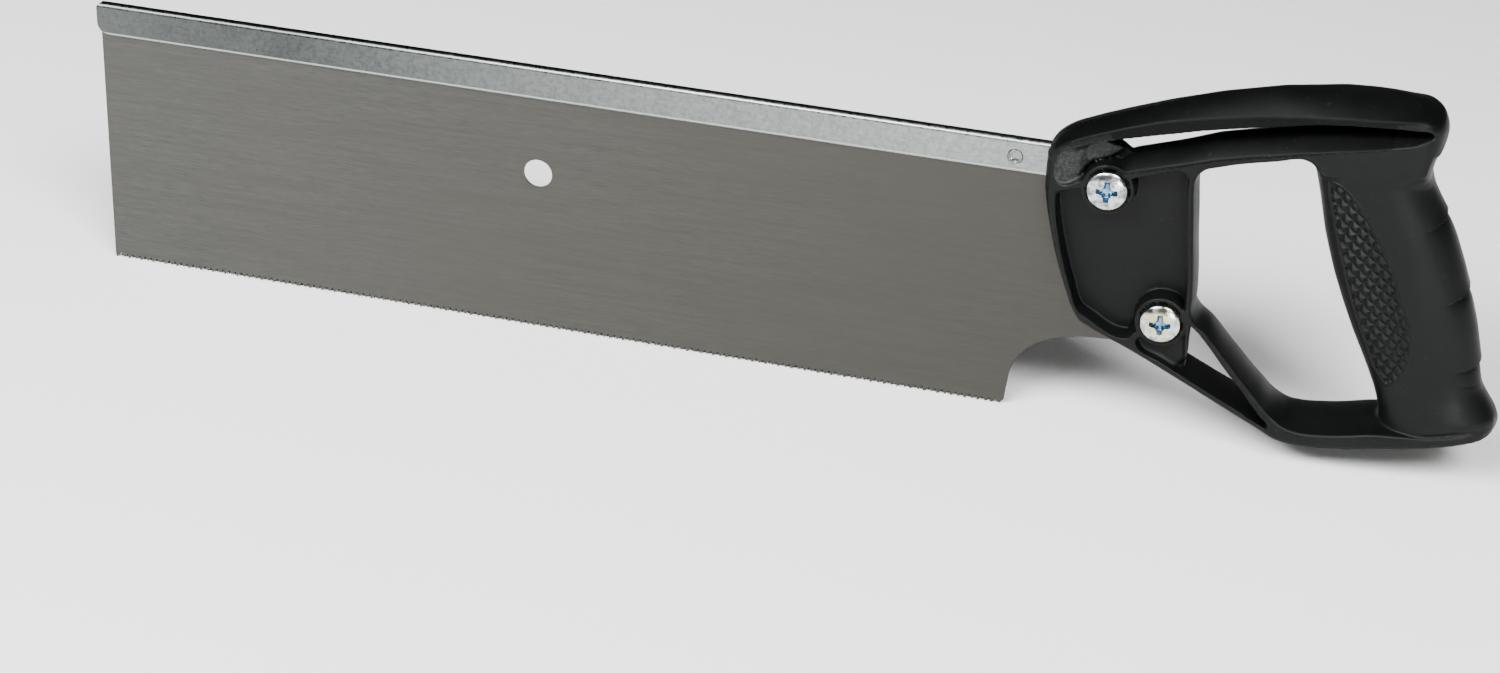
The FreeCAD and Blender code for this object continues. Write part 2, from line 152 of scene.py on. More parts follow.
def table(pairs, smooth=1.2, lo=350.0, hi=545.0, step=0.25):
    """A smooth function of one number through the given pairs."""
    k = np.array(sorted(pairs), float)
    g = np.arange(lo, hi + step, step)
    v = np.interp(g, k[:, 0], k[:, 1])
    if smooth:
        r = int(4 * smooth / step)
        w = np.exp(-0.5 * (np.arange(-r, r + 1) * step / smooth) ** 2)
        w /= w.sum()
        v = np.convolve(np.pad(v, r, mode="edge"), w, "valid")
    return lambda x: np.interp(x, g, v)


def step01(x, a, b):
    t = np.clip((x - a) / (b - a), 0, 1)
    return t * t * (3 - 2 * t)


def rmax(a, b, r):
    """Intersection with a rounded edge of radius r."""
    return np.minimum(np.maximum(a, b), -r) + np.hypot(np.maximum(a + r, 0), np.maximum(b + r, 0))


def rmin(a, b, r):
    """Union with a rounded inside corner of radius r."""
    return np.maximum(np.minimum(a, b), r) - np.hypot(np.maximum(r - a, 0), np.maximum(r - b, 0))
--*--
Every line of the material must be returned exactly as it appears.

(Exercise answer)
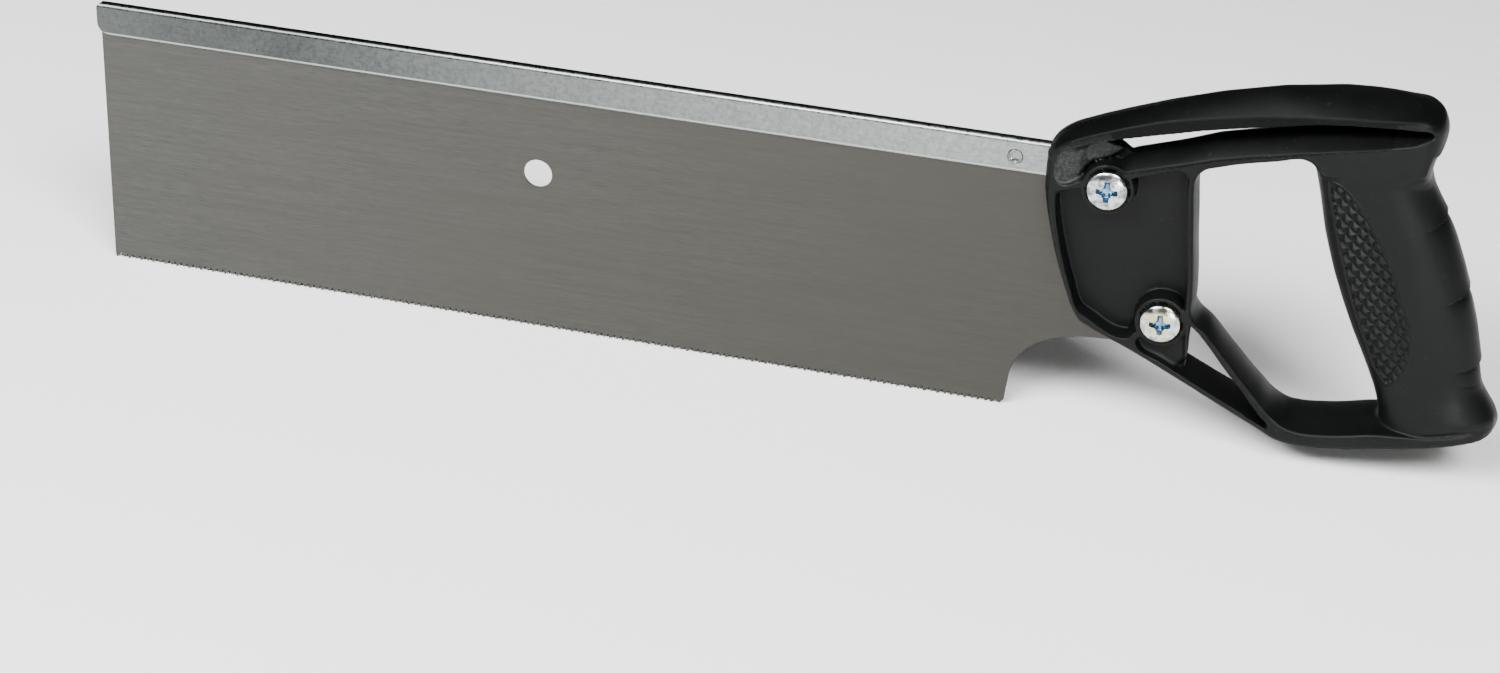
The FreeCAD and Blender code for this object continues. Write part 2, from line 152 of scene.py on. More parts follow.
def table(pairs, smooth=1.2, lo=350.0, hi=545.0, step=0.25):
    """A smooth function of one number through the given pairs."""
    k = np.array(sorted(pairs), float)
    g = np.arange(lo, hi + step, step)
    v = np.interp(g, k[:, 0], k[:, 1])
    if smooth:
        r = int(4 * smooth / step)
        w = np.exp(-0.5 * (np.arange(-r, r + 1) * step / smooth) ** 2)
        w /= w.sum()
        v = np.convolve(np.pad(v, r, mode="edge"), w, "valid")
    return lambda x: np.interp(x, g, v)


def step01(x, a, b):
    t = np.clip((x - a) / (b - a), 0, 1)
    return t * t * (3 - 2 * t)


def rmax(a, b, r):
    """Intersection with a rounded edge of radius r."""
    return np.minimum(np.maximum(a, b), -r) + np.hypot(np.maximum(a + r, 0), np.maximum(b + r, 0))


def rmin(a, b, r):
    """Union with a rounded inside corner of radius r."""
    return np.maximum(np.minimum(a, b), r) - np.hypot(np.maximum(r - a, 0), np.maximum(r - b, 0))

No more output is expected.